If one Church’s records differ from another’s, which is correct?
Follow along the next two weeks and you’ll find out. But bottom line, if one is the primary document and the other created a summary based on info researched — the primary document holds sway — as it was recorded at the time of the event. Even those folks could make mistakes (e.g., my grandmother’s birth year was recorded one year off), but like Monks copying manuscripts, the further you get away from the original, the more opportunity for error. Thanks for asking!
Churches are a great place to look for info…cemetaries too:)
As usual, I eagerly follow your grandfather’s story installment by installment. How wonderful you had help from the churches. Recently, I was told by the church that holds many many of my ancestors records, “We don’t do genealogy”.
Hey Margel,
I’m taking a little detour into the distant past with these next few posts, spurred by the CoG “Places of Worship” prompt. It offered a perfect segue into some discoveries I wanted to write about, all related to discoveries in churches. “We don’t DO genealogy???” They can’t even let you “have at” those documents? Seems to me you could pursue it legally — but who has the time and money?

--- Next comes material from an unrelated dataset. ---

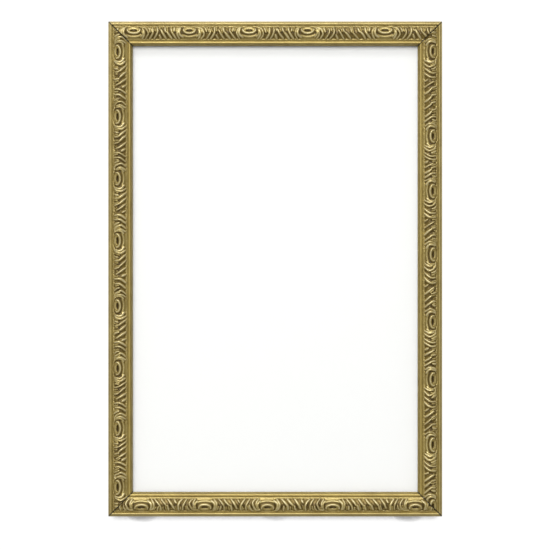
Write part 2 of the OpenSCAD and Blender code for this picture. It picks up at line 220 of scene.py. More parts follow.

Very interesting. I have ancestors who allegedly did the opposite — migrated from what was then called Bohemia (now Czechoslovakia) to Weyersheim in Alsace (Bas-Rhin) in the mid-1600s. If the stories are true, my Huss ancestors were followers of Jan Hus who repopulated Weyersheim after the devastation of the Thirty Years war. Who knew there was so much migration over such large distances!